Despite inflationary highs and global wage lows, there is a strong majority who are prioritizing and spending on categories they feel will propel them ahead in the long-term. Consumers in KSA, South Africa, Egypt, and Turkey are still planning to spend more on goods and services that are important for their mentall wellness and physicall health.
The opportunity for business leaders lies in understanding how these underlying changes and personal preferences are impacting shoppers’ lifestyles and spending habits — and ultimately shaping new ways of engaging with consumers as people.
Top concerns: Key areas that matter most to FMCG buyers
Consumers may be bracing for the worst, but they are prioritizing much more than financial solvency alone. Committed to building a better tomorrow, consumers are prioritizing a holistic view of success — balancing financial, physical, and mental health equally.
Consumers have re-evaluated the importance of many aspects of their lives, which affects purchasing decisions now and in the future. For 46% of surveyed global consumers, financial health and job security are on par with mental and physical wellness as the leading areas of greater importance to our lives.
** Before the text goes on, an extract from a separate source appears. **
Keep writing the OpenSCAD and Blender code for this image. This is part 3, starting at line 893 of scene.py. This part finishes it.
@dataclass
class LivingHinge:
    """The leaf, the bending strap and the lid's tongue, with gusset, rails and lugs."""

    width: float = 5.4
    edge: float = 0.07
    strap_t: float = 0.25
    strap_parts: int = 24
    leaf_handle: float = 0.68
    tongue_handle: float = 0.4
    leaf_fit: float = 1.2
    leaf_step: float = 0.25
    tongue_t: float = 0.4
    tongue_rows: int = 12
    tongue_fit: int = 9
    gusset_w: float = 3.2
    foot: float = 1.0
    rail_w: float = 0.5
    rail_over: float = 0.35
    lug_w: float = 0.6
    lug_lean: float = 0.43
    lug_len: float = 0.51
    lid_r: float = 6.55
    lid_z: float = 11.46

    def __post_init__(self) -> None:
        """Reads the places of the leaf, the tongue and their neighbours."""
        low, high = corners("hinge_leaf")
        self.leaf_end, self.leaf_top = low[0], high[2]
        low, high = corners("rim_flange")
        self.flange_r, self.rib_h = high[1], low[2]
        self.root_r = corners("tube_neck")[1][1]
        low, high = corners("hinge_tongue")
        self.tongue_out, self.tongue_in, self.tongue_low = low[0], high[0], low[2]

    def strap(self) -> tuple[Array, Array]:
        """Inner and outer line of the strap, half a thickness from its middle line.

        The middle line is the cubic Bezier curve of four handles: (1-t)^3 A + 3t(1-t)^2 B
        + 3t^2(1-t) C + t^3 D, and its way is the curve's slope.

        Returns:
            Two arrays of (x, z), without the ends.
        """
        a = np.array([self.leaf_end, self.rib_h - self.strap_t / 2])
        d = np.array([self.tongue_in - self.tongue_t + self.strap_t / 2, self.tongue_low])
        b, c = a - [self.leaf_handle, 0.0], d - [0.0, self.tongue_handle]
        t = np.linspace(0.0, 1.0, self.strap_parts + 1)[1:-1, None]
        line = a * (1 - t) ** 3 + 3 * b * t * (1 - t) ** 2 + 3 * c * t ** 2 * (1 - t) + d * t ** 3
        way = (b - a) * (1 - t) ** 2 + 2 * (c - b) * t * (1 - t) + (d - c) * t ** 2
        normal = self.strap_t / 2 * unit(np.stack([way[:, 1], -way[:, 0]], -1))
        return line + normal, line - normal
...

This is even more apparent in the MEA region, where the highest rates are found in Turkey and Saudi Arabia.
While MEA consumers still cite mental wellness as their top priority, in the check-in, planning and saving for unforeseen circumstances ranks higher than physical wellness. In fact, a mix of financial and health-focused priorities is what’s setting the spending tone for 2023.
Why is this important for brands?
Skyrocketing or otherwise unstable prices have made consumers less loyal. A deep understanding and knowledge of consumers will be critical to successful strategy planning for 2023. Brands must follow a common trajectory and move toward individuality and engagement by understanding and considering a changing spectrum of consumer situations, preferences, and needs.
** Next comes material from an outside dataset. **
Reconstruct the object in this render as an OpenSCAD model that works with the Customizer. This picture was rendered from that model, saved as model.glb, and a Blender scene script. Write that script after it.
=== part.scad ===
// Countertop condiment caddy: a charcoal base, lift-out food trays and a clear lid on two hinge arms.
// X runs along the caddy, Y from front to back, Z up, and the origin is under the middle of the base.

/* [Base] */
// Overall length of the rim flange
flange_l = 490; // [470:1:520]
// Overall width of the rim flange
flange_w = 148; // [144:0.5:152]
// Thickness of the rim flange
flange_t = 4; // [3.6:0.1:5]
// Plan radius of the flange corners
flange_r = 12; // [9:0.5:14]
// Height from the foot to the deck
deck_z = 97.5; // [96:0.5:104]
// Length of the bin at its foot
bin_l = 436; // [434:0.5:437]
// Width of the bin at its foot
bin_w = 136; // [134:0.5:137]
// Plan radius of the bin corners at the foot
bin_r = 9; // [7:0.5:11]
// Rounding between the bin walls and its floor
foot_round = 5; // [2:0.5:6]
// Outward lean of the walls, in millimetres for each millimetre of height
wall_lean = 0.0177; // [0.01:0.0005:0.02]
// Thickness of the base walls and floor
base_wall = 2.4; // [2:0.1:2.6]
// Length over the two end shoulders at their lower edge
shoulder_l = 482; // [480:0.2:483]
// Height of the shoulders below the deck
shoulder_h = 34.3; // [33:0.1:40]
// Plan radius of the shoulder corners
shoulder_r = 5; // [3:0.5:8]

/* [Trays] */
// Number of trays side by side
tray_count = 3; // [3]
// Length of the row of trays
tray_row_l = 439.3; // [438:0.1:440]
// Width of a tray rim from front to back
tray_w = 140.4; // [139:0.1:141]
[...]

Those brands that manage to maintain the loyalty of their customers must also maintain a sense of novelty while trying to maintain the trust of core followers and routine consumers.
From a business perspective, keep an eye on ritual habits — because consumers will now firmly decide which behavior adopted by economic changes will become permanent.
Why does this matter for retailers?
Broader adoption of shipped and delivery orders for CPG goods, as well as combined online shopping and in-store pick up trips, means retailers and brands need to carefully manage their digital and in-store shelves.
Multichannel shopping will continue to permeate the retail world, especially for shoppers with a cost-cutting mindset. From this perspective, retailers will need to develop an ecosystem of stores, online ordering, shipping, quick-commerce and rapid delivery, as well as in-store sales and promotions that can keep up with ever-growing demand.
The Future of Shopping: Predictions for consumer behavior in the FMCG industry
It’s clear that consumers feel financially pressured compared to a year ago, but resilience is evident. A look at the consumer wallet for the year ahead proves that people are committed to maintaining or even growing their spending on categories they feel will propel them toward health and prosperity in the longer term. And to the benefit of consumer goods brands across the world, grocery and household items are among the top categories consumers plan to spend more on this year.
In fact, AME consumers plan to spend less on most discretionary spending categories like out-of-home dining, out-of-home entertainment, and clothing. Instead, consumers will invest in their futures by focusing on financial services and paying off debt, while also increasing their spending on grocery and household items and contributing more to education for themselves or their families. But, despite the burden of heightened life expenses, consumers hope to spend more on categories likely to help them break through the unsettled state they find themselves in today.